***** Dataset section
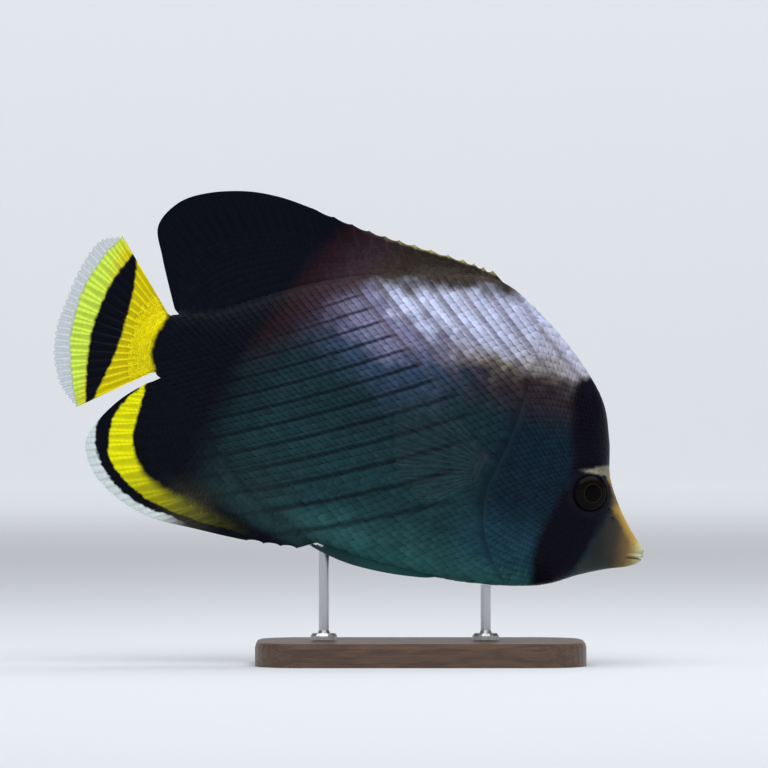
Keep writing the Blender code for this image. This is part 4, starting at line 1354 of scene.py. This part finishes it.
def head_rows():
    """Places of the head's and breast's scales, in rows that fan out from the snout and widen aft."""
    aft_steps = [13.0]
    while aft_steps[-1] < 84:
        aft_steps.append(aft_steps[-1] + head_scale_size(aft_steps[-1]) / 2)
    steps = np.arange(len(aft_steps))
    i, j = (grid.ravel() for grid in np.meshgrid(steps, np.arange(-60, 61), indexing="ij"))
    keep = (i + j) % 2 == 0
    i, j = i[keep], j[keep]
    aft = np.array(aft_steps)[i]
    size = head_scale_size(aft)
    up = HEAD_ROW_LEVEL + j * size * HEAD_ROW_SHARE
    ahead = aft + 0.5
    run = np.stack((np.full_like(aft, 0.5), j * HEAD_ROW_SHARE * (head_scale_size(ahead) - size)), -1)
    run = run / np.linalg.norm(run, axis=1, keepdims=True)
    return aft, up, run, size, size * HEAD_ROW_SHARE * 1.18


def head_scale_size(aft):
    return 1.25 + 1.45 * smooth_step(12.0, 46.0, aft) + 0.5 * smooth_step(48.0, 70.0, aft)


def lattice(fields, split, spread, start):
    """Places of the scales: the crossings of two sets of lines, split into smaller steps.

    Gives (aft, up), the way each scale points and its length and half width.
    """
    rear, front = (np.arange(spread[k][0] * split, spread[k][1] * split + 1) / split for k in range(2))
    want_rear, want_front = (grid.ravel() for grid in np.meshgrid(rear, front, indexing="ij"))
    aft, up = np.full(want_rear.shape, start[0]), np.full(want_rear.shape, start[1])
    for _ in range(12):
        rear_now, rear_a, rear_u = field_value(aft, up, fields[0])
        front_now, front_a, front_u = field_value(aft, up, fields[1])
        turn = rear_a * front_u - rear_u * front_a
        off_rear, off_front = want_rear - rear_now, want_front - front_now
        aft = aft + (off_rear * front_u - off_front * rear_u) / turn
        up = up + (off_front * rear_a - off_rear * front_a) / turn
    run, high = lattice_size(fields, split, aft, up)
    length = np.linalg.norm(run, axis=1)
    sure = (np.abs(off_rear) < 0.01) & (np.abs(off_front) < 0.01) & (length < LARGEST_SCALE)
    return pick((aft, up, run / length[:, None], length, high * 0.58), sure)


def lattice_size(fields, split, aft, up):
    """The lattice's step along the body, as (aft, up), and its height, at any place."""
    _, rear_a, rear_u = field_value(aft, up, fields[0])
    _, front_a, front_u = field_value(aft, up, fields[1])
    turn = rear_a * front_u - rear_u * front_a
    per_rear = np.stack((front_u, -front_a), -1) / turn[:, None] / split
    per_front = np.stack((-rear_u, rear_a), -1) / turn[:, None] / split
    return -(per_rear + per_front), np.linalg.norm(per_rear - per_front, axis=1)


def field_value(aft, up, lines):
    """A field's value and its slopes along aft and up."""
    across, high = (aft - lines["centre"][0]) / 10, (up - lines["centre"][1]) / 10
    total, slope_a, slope_u = 0, 0, 0
    for i, j, value in lines["terms"]:
        total = total + value * across**i * high**j
        if i:
            slope_a = slope_a + value * i * across ** (i - 1) * high**j / 10
        if j:
            slope_u = slope_u + value * j * across**i * high ** (j - 1) / 10
    return total, slope_a, slope_u


def girth_from_back(u, v):
    """Distance down the side from the back, in millimetres, for the unwrap."""
    stations = np.linspace(0, LAST, 120)
    shares = np.linspace(1, -1, 160)
    grid_u, grid_v = np.meshgrid(stations, shares, indexing="ij")
    _, up = chord_point(grid_u, grid_v)
    half = body_half(grid_u, grid_v)
    girth = np.cumsum(np.hypot(np.diff(up, axis=1), np.diff(half, axis=1)), axis=1)
    girth = np.concatenate((np.zeros((len(stations), 1)), girth), axis=1)
    x = np.clip(u / LAST * (len(stations) - 1), 0, len(stations) - 1.001)
    y = np.clip((1 - v) / 2 * (len(shares) - 1), 0, len(shares) - 1.001)
    i, j = x.astype(int), y.astype(int)
    fx, fy = x - i, y - j
    near = girth[i, j] * (1 - fx) + girth[i + 1, j] * fx
    far = girth[i, j + 1] * (1 - fx) + girth[i + 1, j + 1] * fx
    return near * (1 - fy) + far * fy


def body_scales(name, sign, finish, spots, random):
    """Joined scales over one side, each bent to the body under it."""
    aft, up, run, length, wide, lift = spots
    u, v = locate(*lay_scales(aft, up, run, length * 1.06, wide))
    u, v = np.clip(u, 0.02, LAST - 0.02), np.clip(v, -1, 1)
    base_aft, base_up = chord_point(u, v)
    loose = lift * (1 + 0.08 * random.standard_normal(len(aft)))
    height = SHAPE[None, :, 2] * loose[:, None]
    out = np.stack((base_aft, flank_half(u, v) - SKIN_DEPTH, base_up), -1)
    out = out + flank_normal(u, v) * height[..., None]
    down = (girth_from_back(*locate(aft, up)) + 1) / SCALE_MAP_HEIGHT
    root = np.stack(((aft + 2) / SKIN_MAP[0], 0.5 + sign * down), -1)
    return join_scales(name, finish, [(sign, place_side(out, sign))], root, random)


def make_body_scales(finish):
    """Scales of the flank, breast and head, left and right."""
    random = np.random.default_rng(SEED)
    fields = (REAR_LINES, FRONT_LINES)

    def surroundings(aft, up):
        """Places' station and height share, and how far past the gill cover's edge scales may start."""
        u, v = locate(aft, up)
        free = gill_share(v)
        return u, v, gill_edge(v) + 0.02 * (1 - free), free

    spots = lattice(fields, SCALE_SPLIT, ((-9, 18), (-17, 13)), (75.0, 5.0))
    u, v, gill, free = surroundings(spots[0], spots[1])
    lift = 0.40 * (1 - 0.5 * smooth_step(0.90, 0.99, v))
    flank = pick((*spots, lift), (np.abs(v) < 0.992) & (u < LAST - 0.05) & (u > gill + 0.12 * free))

    aft, up, run, length, wide = head_rows()
    u, v, gill, free = surroundings(aft, up)
    from_eye = np.hypot(aft - EYE_CENTRE[0], up - EYE_CENTRE[2]) - 6.1
    clear = np.minimum(from_eye, aft - 13.0 - 0.12 * np.abs(up + 8)) + 0.25 * random.standard_normal(len(aft))
    grown = 0.55 + 0.45 * smooth_step(0.0, 2.6, clear)
    lift = (0.24 + 0.16 * smooth_step(26, 48, aft)) * (0.5 + 0.5 * smooth_step(0.0, 3.5, clear))
    lift = lift * (1 - 0.6 * smooth_step(0.80, 0.98, np.abs(v)))
    inside = np.abs(v) < 0.99
    on_head = inside & (u < gill - 0.17 * free) & (clear > 0)
    cheek = pick((aft, up, run, length * grown, wide * grown, lift), on_head)
    step = np.linalg.norm(lattice_size(fields, SCALE_SPLIT, aft, up)[0], axis=1)
    on_breast = inside & (u > gill + 0.12 * free) & (step > LARGEST_SCALE - 0.2) & (up < 0)
    breast = pick((aft, up, run, length * 1.1, wide * 1.1, lift), on_breast)
    flank = tuple(np.concatenate(pair) for pair in zip(flank, breast))
    return [
        body_scales(kind + "_scales_" + word, sign, finish, places, random)
        for word, sign in SIDES
        for kind, places in (("flank", flank), ("head", cheek))
    ]


def surface_finder(*pieces):
    """A way to look up how far the outermost surface of these pieces is from the middle plane."""
    points, faces = [], []
    for piece in pieces:
        start = len(points)
        points += [tuple(v.co) for v in piece.data.vertices]
        faces += [tuple(start + k for k in face.vertices) for face in piece.data.polygons]
    tree = BVHTree.FromPolygons(points, faces)

    def find(aft, up):
        far = place(aft, np.full_like(aft, 30.0), up)
        found = np.empty(aft.shape)
        for index in np.ndindex(aft.shape):
            hit = tree.ray_cast(far[index], (0, -1, 0))[0]
            found[index] = np.nan if hit is None else hit[1] / MM
        return found - sway(aft)

    return find


def fin_scales(name, fin, find, finish, reach_end, size, random, start=-0.02):
    """Small scales that climb a fin from its root, on both sides, smaller the further out they are."""
    long = np.linalg.norm(fin.tip - fin.root, axis=1)
    steps = np.linalg.norm(np.diff((fin.root + fin.tip) / 2, axis=0), axis=1)
    travel = np.concatenate(([0], np.cumsum(steps)))
    cells = []
    reach, row = start, 0
    while reach < reach_end:
        here = size * (1 - 0.60 * max(reach, 0) / reach_end)
        count = int(travel[-1] / (here * 0.92))
        way = (np.arange(count) + 0.5 * (row % 2)) * travel[-1] / count
        column = np.interp(way, travel, np.arange(len(travel)))
        limit = reach_end * (0.84 + 0.16 * random.random(count))
        keep = (reach < limit) & (long[column.astype(int)] * reach_end > here * 1.2)
        cells += [(c, reach, here) for c in column[keep]]
        reach += here * 0.52 / np.median(long)
        row += 1
    column, reach, here = np.array(cells).T
    spot = fin.at(column, reach)
    run = fin.at(column, reach + 0.02) - spot
    run = run / np.linalg.norm(run, axis=1, keepdims=True)
    aft, up = lay_scales(spot[:, 0], spot[:, 1], run, here, here * 0.62)
    side = find(aft, up)
    side, aft, up, spot, reach = pick((side, aft, up, spot, reach), ~np.isnan(side).any(1))
    flat = np.column_stack((np.ones(len(SHAPE)), SHAPE[:, :2]))
    lift = 0.17 * (1 + 0.12 * random.standard_normal(len(spot))) * (1 - 0.35 * reach / reach_end)
    outer = side @ (flat @ np.linalg.pinv(flat)).T + SHAPE[None, :, 2] * lift[:, None]
    wide = 0.46 / max(np.ptp(aft), np.ptp(up))
    root = (spot - (aft.min(), up.min())) * wide + 0.01
    sides = [(sign, place(aft, sign * outer, up)) for _, sign in SIDES]
    return join_scales(name, finish, sides, root, random)


# Stage


def make_stage(reach=2.7, bend=0.5, rise=0.75, sides=96):
    """A round pale floor that rises at its rim, far outside every camera, into a low wall that glows."""
    arc = np.linspace(0, np.pi / 2, 13)
    far = np.concatenate(([0, 0.5, 1.4], reach + bend * np.sin(arc), [reach + bend]))[:, None]
    high = np.concatenate(([0, 0, 0], bend * (1 - np.cos(arc)), [rise]))[:, None]
    turn = np.linspace(0, 2 * np.pi, sides, endpoint=False)
    points = np.stack((far * np.cos(turn), far * np.sin(turn), high + 0 * turn), -1).reshape(-1, 3)
    mesh = bpy.data.meshes.new("floor")
    mesh.from_pydata(points.tolist(), [], grid_quads(len(far), sides, closed=True).tolist())
    mesh.shade_smooth()
    paint = Finish("studio_paper")
    away = paint.get("VectorMath", {0: paint.spot()}, "Value", operation="LENGTH")
    mesh.materials.append(paint.surface({
        "Base Color": (0.55, 0.57, 0.60),
        "Roughness": 0.9,
        "Emission Color": (0.93, 0.96, 1.0),
        "Emission Strength": paint.step(away, 1.3, 0.9) * 0.55,
    }))
    floor = bpy.data.objects.new("floor", mesh)
    bpy.context.scene.collection.objects.link(floor)


def make_light():
    """One large soft lamp above the fish, which looks straight at its middle, and a dim pale sky."""
    light = bpy.data.lights.new("key", "AREA")
    light.shape = "RECTANGLE"
    light.size, light.size_y = 1.5, 1.2
    light.energy = 19.0
    lamp = bpy.data.objects.new("key", light)
    lamp.location = (0.06, -0.10, 0.90)
    ahead, side, down = (a - b for a, b in zip((-0.02, 0, 0.07), lamp.location))
    tilt = math.atan2(math.hypot(ahead, side), -down)
    lamp.rotation_euler = (tilt, 0, math.atan2(side, ahead) - math.pi / 2)
    lamp.visible_camera = False
    scene = bpy.context.scene
    scene.collection.objects.link(lamp)
    scene.world = scene.world or bpy.data.worlds.new("studio")
    scene.world.use_nodes = True
    sky = scene.world.node_tree.nodes["Background"].inputs
    sky["Color"].default_value = (0.82, 0.87, 0.95, 1)
    sky["Strength"].default_value = 0.18
    scene.view_settings.view_transform = "Standard"


# The photograph is 768 pixels wide, and the fish is 627.2 of them long; these are its own units
PHOTO_WIDTH = 768
MM_PER_PIXEL = TOTAL_LENGTH / 627.2
PHOTO_SNOUT = (663.9, 479.2)


def make_camera(distance=1.6, sensor=36):
    """Level with the fish and square to its side, with a long lens and the photograph's frame."""
    camera = bpy.data.cameras.new("camera")
    camera.sensor_width = sensor
    camera.lens = sensor * distance / (PHOTO_WIDTH * MM_PER_PIXEL * MM)
    camera.clip_start = 0.01
    eye = bpy.data.objects.new("camera", camera)
    right, low = ((PHOTO_WIDTH / 2 - snout) * MM_PER_PIXEL for snout in PHOTO_SNOUT)
    eye.location = ((SNOUT_X + right) * MM, -distance, (SNOUT_Z - low) * MM)
    eye.rotation_euler = (math.pi / 2, 0, 0)
    bpy.context.scene.collection.objects.link(eye)
    bpy.context.scene.camera = eye


def dress_stand():
    """Better finishes on the solids of the stand, which keep their shapes."""
    steel = steel_material()
    finishes = {"stand_base": wood_material(), "stand_rod_front": steel, "stand_rod_rear": steel}
    for node, finish in finishes.items():
        for slot in bpy.data.objects[node].material_slots:
            slot.material = finish


def main():
    make_camera()
    group = pattern_and_light_group()
    skin_finish, scale_finish = skin_material(group), scale_material(group)
    fin_finish = fin_material(group, "fin_membrane")
    tail_finish = fin_material(group, "tail_membrane", see_through=True)
    clear_finish = clear_fin_material("clear_fin", (0.032, 0.050, 0.058), 0.02, 0.11)
    dorsal, anal, caudal = dorsal_columns(), anal_columns(), caudal_columns()

    skin = make_skin(skin_finish, dorsal, anal)
    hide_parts("head", "torso", "tail_stem")
    for piece in make_body_scales(scale_finish):
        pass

    back = make_median_fin("dorsal_fin", dorsal, fin_finish)
    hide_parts("dorsal_fin_spines", "dorsal_fin_soft")
    under = make_median_fin("anal_fin_rays", anal, fin_finish)
    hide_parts("anal_fin")
    tail = make_median_fin("tail_fin", caudal, tail_finish)
    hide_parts("caudal_fin")
    random = np.random.default_rng(SEED + 1)
    find = surface_finder(skin, back, under, tail)
    for piece in (
        fin_scales("dorsal_fin_scales", dorsal, find, scale_finish, 0.66, 2.5, random),
        fin_scales("anal_fin_scales", anal, find, scale_finish, 0.62, 2.4, random),
        fin_scales("tail_fin_scales", caudal, find, scale_finish, 0.32, 1.7, random),
    ):
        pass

    eye_finish = eye_material()
    for word, sign in SIDES:
        ball = make_eye(word, sign, eye_finish)
        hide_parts("eye_" + word)
        for piece in (make_orbit(word, sign, skin_finish), make_nostrils(word, sign, skin_finish)):
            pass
        fan = make_pectoral(word, sign, clear_finish)
        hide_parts("pectoral_fin_" + word)
        fold = make_pelvic(word, sign, fin_finish)
        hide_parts("pelvic_fin_" + word)

    dress_stand()
    make_stage()
    make_light()


main()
**********
Exercise directions - Write out exactly, please, the lines beginning at the start of the material and ending with the line that holds "into smaller steps.", both included.

Response to the exercise -
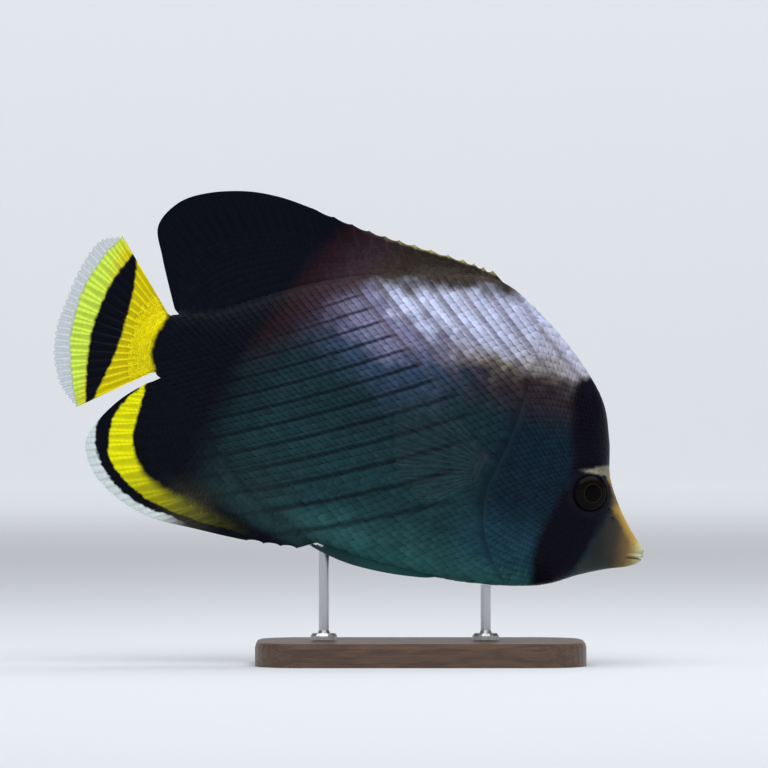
Keep writing the Blender code for this image. This is part 4, starting at line 1354 of scene.py. This part finishes it.
def head_rows():
    """Places of the head's and breast's scales, in rows that fan out from the snout and widen aft."""
    aft_steps = [13.0]
    while aft_steps[-1] < 84:
        aft_steps.append(aft_steps[-1] + head_scale_size(aft_steps[-1]) / 2)
    steps = np.arange(len(aft_steps))
    i, j = (grid.ravel() for grid in np.meshgrid(steps, np.arange(-60, 61), indexing="ij"))
    keep = (i + j) % 2 == 0
    i, j = i[keep], j[keep]
    aft = np.array(aft_steps)[i]
    size = head_scale_size(aft)
    up = HEAD_ROW_LEVEL + j * size * HEAD_ROW_SHARE
    ahead = aft + 0.5
    run = np.stack((np.full_like(aft, 0.5), j * HEAD_ROW_SHARE * (head_scale_size(ahead) - size)), -1)
    run = run / np.linalg.norm(run, axis=1, keepdims=True)
    return aft, up, run, size, size * HEAD_ROW_SHARE * 1.18


def head_scale_size(aft):
    return 1.25 + 1.45 * smooth_step(12.0, 46.0, aft) + 0.5 * smooth_step(48.0, 70.0, aft)


def lattice(fields, split, spread, start):
    """Places of the scales: the crossings of two sets of lines, split into smaller steps.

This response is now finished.